WHAT YOU WILL DO: Only lines holding the word "scene" should be copied from the material.

SOURCE DATA:
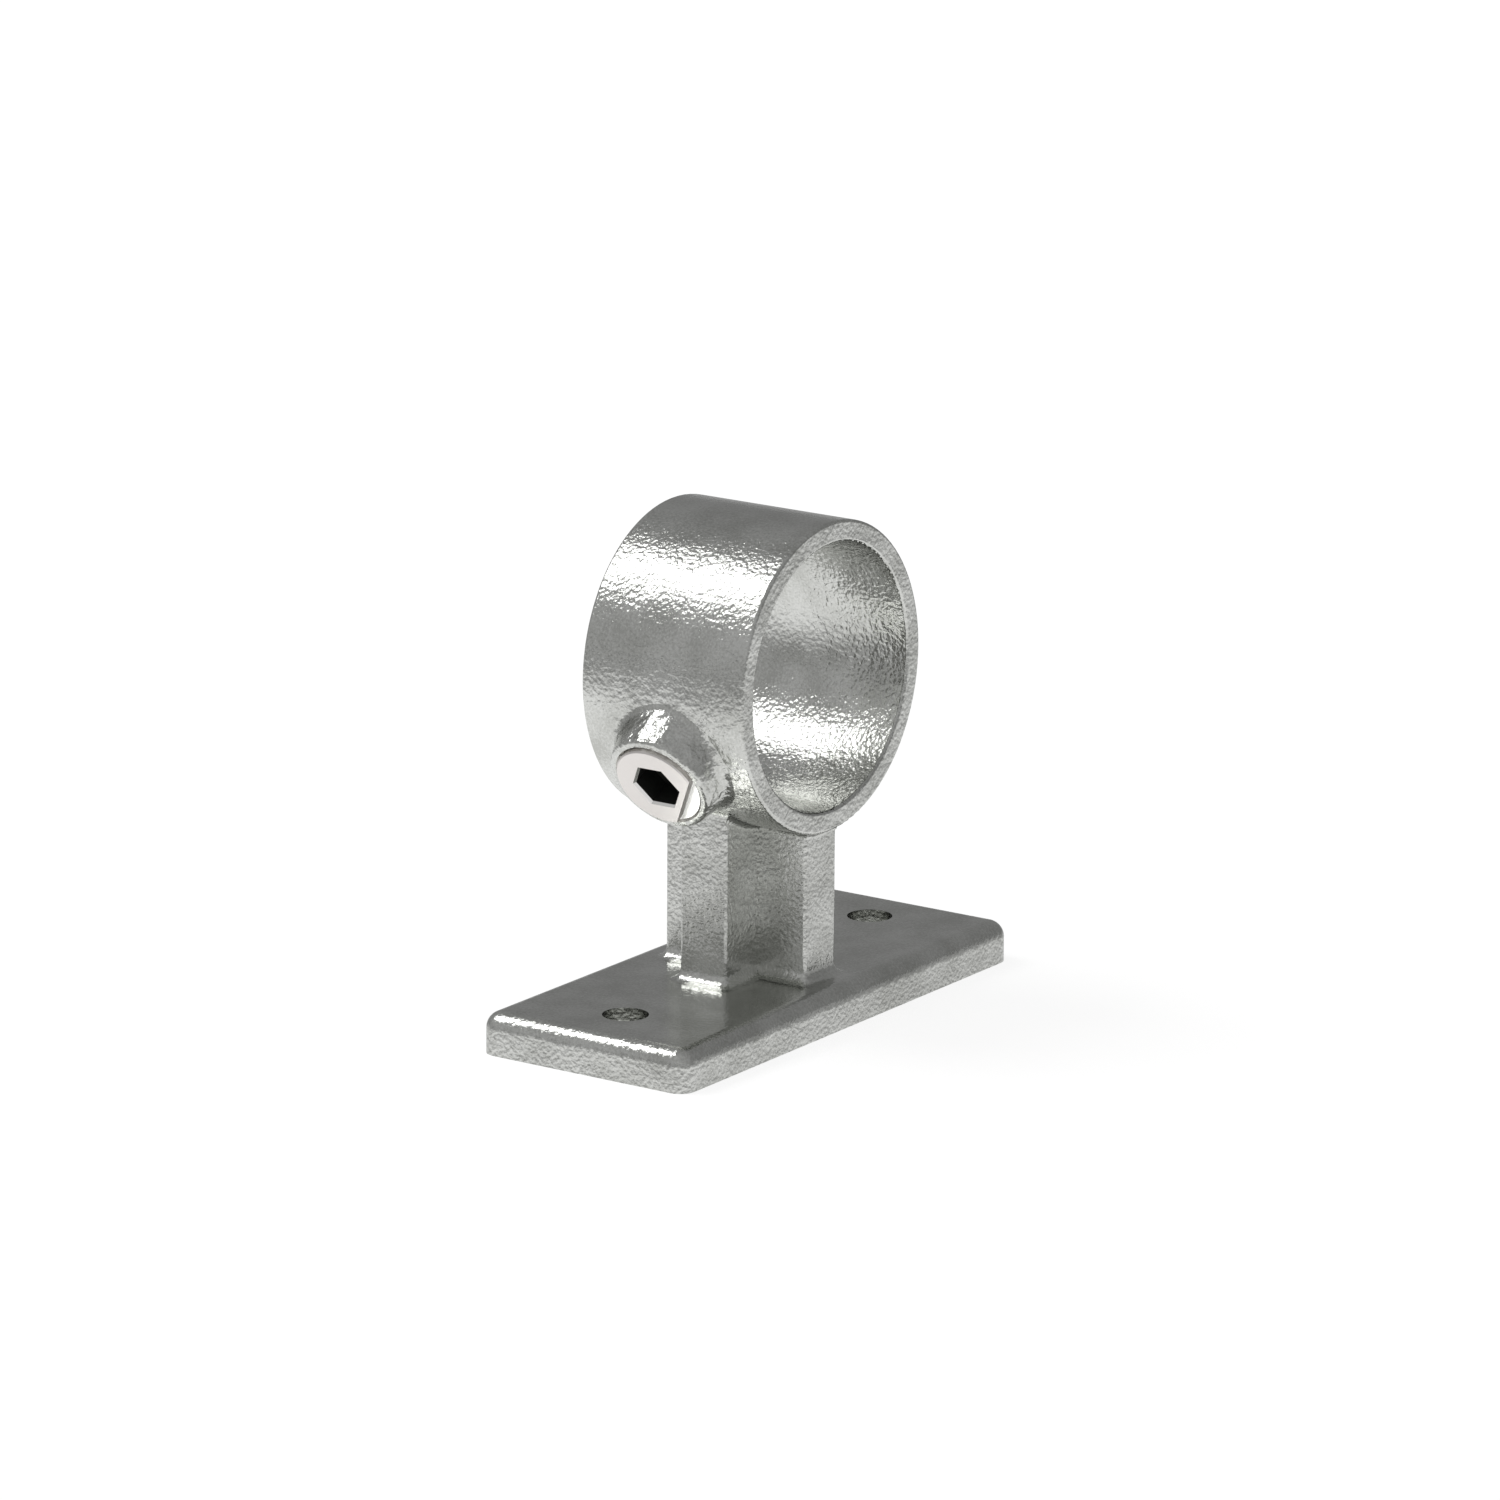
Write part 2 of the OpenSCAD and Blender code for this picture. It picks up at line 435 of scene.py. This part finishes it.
@dataclass(frozen=True)
class StudioPaper:
    """White background paper: matt, and lit to white where camera and metal see it.

    Metal sees it greyer at a flat angle, as it fades into the dim room. The camera sees it
    a little brighter far away, where the soft box lights it less, so that it stays white.
    """

    colour: str = "#bcbcbc"
    glow: float = 0.785
    flat_share: float = 0.22
    flat_angle: tuple[float, float] = (0.08, 0.44)
    far_share: float = 1.12
    far_mm: tuple[float, float] = (400.0, 1500.0)

    def material(self) -> bpy.types.Material:
        """Builds the node material."""
        material, tree = new_material("studio_paper")
        matt = add_node(
            tree, "ShaderNodeBsdfDiffuse", inputs={"Color": linear(self.colour)}
        ).outputs["BSDF"]
        path = add_node(tree, "ShaderNodeLightPath").outputs
        incoming = add_node(tree, "ShaderNodeNewGeometry").outputs["Incoming"]
        fade = remap(
            tree,
            upward(tree, incoming),
            self.flat_angle,
            (self.flat_share, 1.0),
            "SMOOTHSTEP",
        )
        mirrored = calculate(
            tree, "MAXIMUM", path["Is Glossy Ray"], path["Is Transmission Ray"]
        )
        mirrored = calculate(tree, "MULTIPLY", mirrored, fade)
        away = add_node(
            tree, "ShaderNodeVectorMath", {"operation": "LENGTH"}, {0: object_place(tree)}
        ).outputs["Value"]
        far = tuple(distance * MM for distance in self.far_mm)
        lift = remap(tree, away, far, (1.0, self.far_share))
        direct = calculate(tree, "MULTIPLY", path["Is Camera Ray"], lift)
        seen = calculate(tree, "MAXIMUM", direct, mirrored)
        white = add_node(
            tree,
            "ShaderNodeEmission",
            inputs={
                "Color": (1.0, 1.0, 1.0, 1.0),
                "Strength": calculate(tree, "MULTIPLY", seen, self.glow),
            },
        ).outputs["Emission"]
        both = add_node(tree, "ShaderNodeAddShader", inputs={0: matt, 1: white})
        finish_surface(tree, both.outputs["Shader"])
        return material


def mesh_object(name: str, shape: bmesh.types.BMesh) -> bpy.types.Object:
    """Writes a bmesh, drawn in millimetres, to a new object at the origin in metres.

    Args:
        name: The object's name.
        shape: The bmesh, which is freed.

    Returns:
        The new object, linked to the scene.
    """
    bmesh.ops.scale(shape, vec=(MM, MM, MM), verts=shape.verts[:])
    mesh = bpy.data.meshes.new(name)
    shape.to_mesh(mesh)
    shape.free()
    piece = bpy.data.objects.new(name, mesh)
    bpy.context.scene.collection.objects.link(piece)
    return piece


def apply_modifiers(piece: bpy.types.Object) -> None:
    """Replaces a piece's mesh by what its modifiers make of it, and clears them."""
    graph = bpy.context.evaluated_depsgraph_get()
    made = bpy.data.meshes.new_from_object(piece.evaluated_get(graph))
    old = piece.data
    piece.modifiers.clear()
    piece.data = made
    made.name = old.name
    bpy.data.meshes.remove(old)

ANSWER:
Write part 2 of the OpenSCAD and Blender code for this picture. It picks up at line 435 of scene.py. This part finishes it.
        The new object, linked to the scene.
    bpy.context.scene.collection.objects.link(piece)